You'll note that Antroot is no longer turned into flour, but sent directly to the storage and then to the cookery. The oven no longer requires wood either to bake. Now, let me be clear. I do not think Dwelvers should be dumbed down!. I am merely suggesting you present the option for dumbed down production chains so that players can be introduced to the complexity of the production chains in steps.

Once a player toys around in simple mode, and getted used to this simple mode, they would move on to basic mode.

Huh? Why isn't bread being produced now? Oh, what's this? A mill? Which would of coarse be added to the list of constructables when one moves on from simple to basic mode, since there would be no need for it in simple mode. "Huh, Turns Antroot into Flour for bread.. Hmm, I guess I need to turn plants into flour now.."

Then after they become comfortable with this, they might move onto advanced. "Why aren't my minions making bread.. oh, what's this.. Bread requires wood now? Crap I need more wood!"

Again, they would be used to the steps required before this, so it wouldn't be hard for them to break into the added complexity. The goal of this is to allow players to be introduced to the complexity of Dwelvers in steps. And, perhaps, even add the option for players who, how shall we say, aren't as 'hard core' as some of us, and still allow them to enjoy your game.

I know this might require some back tracking, and could be a pain in the ass to implement. But I really think this is a good system to tackle to problem of new players being overwhelmed by the game. No to mention would allow you to introduce even -more- complicated systems if you wish to, without the fear of alienating new players.
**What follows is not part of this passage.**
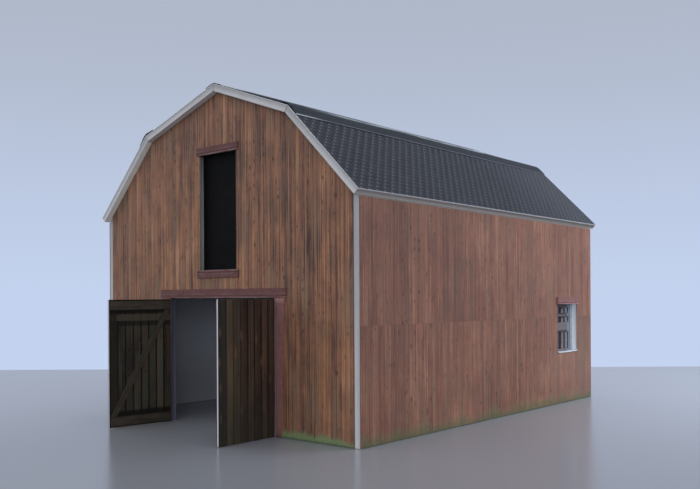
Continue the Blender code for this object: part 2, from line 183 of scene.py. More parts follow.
class BarnColours(bpy.types.PropertyGroup):
    """Colours of the barn's materials."""

    foam: colour("Foam edge", "Cut edge of the foam board", (0.46, 0.455, 0.475))
    liner: colour("Board liner", "Outer paper of the foam board", (0.42, 0.415, 0.41))
    inside: colour("Inside", "Board faces inside the barn", (0.88, 0.90, 0.99))
    soffit: colour("Soffit", "Underside of the roof boards", (0.72, 0.67, 0.64))
    # Painted light: the window reveal is painted much paler than the other foam cuts
    reveal: colour("Window reveal", "Cut edge round the window", (0.86, 0.88, 0.93))
    # Painted shade: the doorway's cut edge is painted dark
    jamb: colour("Door jamb", "Darkened cut edge round the doorway", (0.10, 0.10, 0.14))
    # Painted shade: the eave edge is a darker copy of the foam cut
    eave: colour("Eave edge", "Cut edge of the roof boards along the eaves", (0.245, 0.218, 0.205))
    # Painted shade: the hayloft reveal is a darker copy of the foam cut
    loft_reveal: colour("Hayloft reveal", "Cut edge round the hayloft opening", (0.30, 0.30, 0.305))
    card: colour("White card", "Cut edge of a door leaf", (0.60, 0.61, 0.64))
    paper_core: colour("Paper core", "Cut edge of a printed sheet", (0.66, 0.67, 0.70))
    front_dark: colour("Front wood, dark", "Darkest planks of the end walls", (0.060, 0.036, 0.030))
    front_wood: colour("Front wood", "Middle tone of the end walls", (0.254, 0.117, 0.073))
    front_light: colour("Front wood, light", "Lightest grain of the end walls", (0.42, 0.225, 0.135))
    side_dark: colour("Side wood, dark", "Darkest planks of the side walls", (0.085, 0.044, 0.036))
    side_wood: colour("Side wood", "Middle tone of the side walls", (0.188, 0.078, 0.053))
    side_light: colour("Side wood, light", "Lightest grain of the side walls", (0.33, 0.16, 0.105))
    # Painted light: the side print is painted paler low down near the rear
    side_painted_light: colour("Side wood, painted light", "Painted light near the rear of the side walls", (0.34, 0.24, 0.19))
    orange: colour("Fresh wood", "Orange streaks in the planks", (0.33, 0.145, 0.070))
    stain: colour("Weather stain", "Brown-green stain on the planks", (0.125, 0.080, 0.054))
    knot: colour("Knot", "Knots in the printed planks", (0.052, 0.026, 0.019))
    grass_dark: colour("Grass, dark", "Foot of the printed grass", (0.060, 0.105, 0.048))
    grass_light: colour("Grass, light", "Tips of the printed grass", (0.17, 0.25, 0.115))
    slate: colour("Slate", "Body of a slate", (0.0175, 0.0185, 0.0245))
    slate_line: colour("Slate line", "Lit edges between the slates", (0.112, 0.115, 0.138))
    strip: colour("Roof strip", "Plain strips over the folds of the roof", (0.017, 0.020, 0.027))
    strip_wear: colour("Strip wear", "Rubbed folds and edges of the strips", (0.29, 0.33, 0.36))
    strip_edge: colour("Strip edge", "Dull cut edge of the roof strips", (0.17, 0.175, 0.19))
    trim: colour("Trim", "Red-brown lintels and sill", (0.155, 0.062, 0.058))
    # Painted light: a paler copy of the trim for the door post that stands in shade beside the open leaf
    trim_painted_light: colour("Trim painted light for shade", "Red-brown door post beside the open leaf", (0.250, 0.118, 0.110))
    trim_line: colour("Trim line", "Pale inner line of the trim", (0.25, 0.155, 0.15))
    leaf_dark: colour("Door, dark", "Darkest door planks", (0.012, 0.010, 0.009))
    leaf_wood: colour("Door", "Middle tone of the doors' outer faces", (0.100, 0.046, 0.031))
    leaf_light: colour("Door, light", "Lightest door planks", (0.150, 0.095, 0.056))
    leaf_olive: colour("Door, olive", "Olive planks on the doors' outer faces", (0.052, 0.046, 0.030))
    leaf_end: colour("Door, last plank", "Dark plank beside a door's free edge", (0.013, 0.016, 0.018))
    leaf_foot: colour("Door, foot", "Dim foot of a door's outer face", (0.020, 0.021, 0.015))
    leaf_inside: colour("Door inside", "Middle tone of the doors' inner faces", (0.074, 0.068, 0.050))
    ledge: colour("Ledge", "Ledges and braces on the doors", (0.054, 0.043, 0.032))
    # Painted shade: a near-black card stands in for the shade of the unlit loft
    loft_shade_black: colour("Black card", "Card behind the hayloft opening", (0.006, 0.0055, 0.0055))
    window_card: colour("Window card", "White card round the window", (0.60, 0.64, 0.72))
    bar: colour("Window bar", "Printed bars of the window", (0.118, 0.102, 0.102))
    pane: colour("Pane", "Dark film behind the bars", (0.026, 0.020, 0.024))
    stile: colour("Window stile", "Grey-blue edge of the printed window", (0.17, 0.19, 0.225))


class BarnStage(bpy.types.PropertyGroup):
    """Floor, light and camera."""

    floor: colour("Floor", "Plain floor", (0.258, 0.268, 0.305))
    horizon: colour("Backdrop, low", "Backdrop at the level of the eye", (0.55, 0.65, 0.865))
    upper: colour("Backdrop, high", "Backdrop above the barn", (0.43, 0.48, 0.585))
    dome: colour("Dome", "Soft light from all round", (0.95, 0.975, 1.0))
    dome_level: share("Dome level", "Strength of the soft light", 1.15, most=10)
    lamp: colour("Lamp", "Soft lamp by the far end", (0.80, 0.90, 1.0))
    lamp_level: share("Lamp power", "Power of the soft lamp", 4.0, most=100)
    lamp_size: length("Lamp size", "Side of the soft lamps", 0.45)
    front_lamp_level: share("Front lamp power", "Power of the soft lamp before the doorway", 0.8, most=100)
    floor_rough: share("Floor roughness", "Sheen of the floor", 0.22)
    camera_x: FloatProperty(name="Camera X", description="Camera place", default=0.5130, unit="LENGTH")
    camera_y: FloatProperty(
        name="Camera Y", description="Camera place", default=FRONT_FACE - 0.43738, unit="LENGTH"
    )
    camera_z: FloatProperty(name="Camera Z", description="Camera place", default=0.10656, unit="LENGTH")
    camera_turn: FloatProperty(
        name="Turn", description="Turn of the view to the left",
        default=math.radians(40.21), subtype="ANGLE",
    )
    camera_roll: FloatProperty(
        name="Roll", description="Tilt of the picture", default=math.radians(0.294), subtype="ANGLE"
    )
    focal_pixels: share("Focal length", "Focal length in picture pixels", 811.2, most=10000)
    rise_pixels: share("Rise", "How far the frame is raised, in picture pixels", 52.7, most=1000)
    table_depth: length("Table depth", "Distance of the floor's far edge from the camera", 1.218)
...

Anyways, that's my thoughts on this.
I wanted to read all that, but my attention span is too small, sorry. As far as the progression right now, yeah it does seem a bit restricting if you already know what does what. You likely may start with a Bar Room before anything else especially on the higher difficulties where you need Orcs like I do. We should remember that this is merely a framework to build on as the game becomes more developed. Maybe the build order will change, but really I don't see this current setup as an issue.

I start with really small rooms anyways, so I can get everything built rally quickly then worry about expansion. I can always build Orc Statues to boost Orc production on the harder difficulties. All and all, you have to build at minimum a Farm with Antroot, Cookery with Brewer, and then ultimately a Bar Room to keep the basic needs met for your people. You can always skip Bread production to get there faster since the Bar Room doesn't require the Bakery exclusively.